Speaker 2:Yeah, it is. It's like anything else, I think, especially for me in particular. You start it as a hobby and then you make it a job, and then it becomes a job, and this is one of the things that I get wrapped around the axles about things and they're right here and now and it's like, man, I've got to go to work. But I've had the opportunity a few times in the last couple of years where it's like maybe I'm going to go do something else and then go work for somebody else in a shop, for somebody. No, this is pretty good, I got this all right.
Speaker 1:I love it, brother. Well, I'm excited you came on the show.
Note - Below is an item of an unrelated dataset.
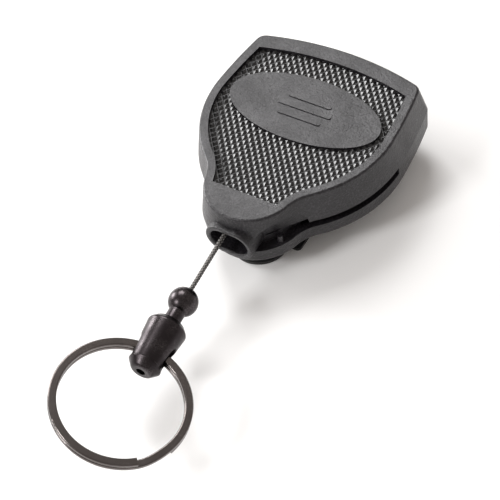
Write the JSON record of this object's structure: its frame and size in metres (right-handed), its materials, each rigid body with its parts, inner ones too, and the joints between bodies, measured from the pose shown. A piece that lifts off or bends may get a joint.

I'm excited that maybe I'll make the list of I could actually purchase one next time you have a batch come out.
Speaker 2:Yeah, I'm taking orders now. So I don't keep a lot of stuff on hand. Generally I make stuff to order. I know my website, which is horribly out of date I apologize to everybody for that but it says that I'm not taking orders and the reason I still haven't changed that is I don't want to get completely inundated.
Speaker 2:I've been, you know, really deep behind in the books and then it becomes a real chore to come out here and like, oh, I have to make this. I find it's just, it's more, it's easier for me to. You know, I'll take an order, like I think I've got orders for 10 folders right now and okay, I can, I can do that. I'll work through this batch and then, once those are cleared, okay, hey, you know, I've got another 10 slots open for whatever. And anyway, it helps me too because, if you know, if I, if I wind up 2530, whatever orders, I kind of get pigeonholed into into that one spot where, if I, if I keep it short, I can, it gives me time to work on new stuff too. And you know, like this Grinch folder that needs to be fleshed out and get that going too and give me time to do that.
Speaker 1:I'm looking forward to. Brother. We're going to talk as soon as I hit this and record, but appreciate you coming on a show man.
Speaker 2:I appreciate you having me Thank you.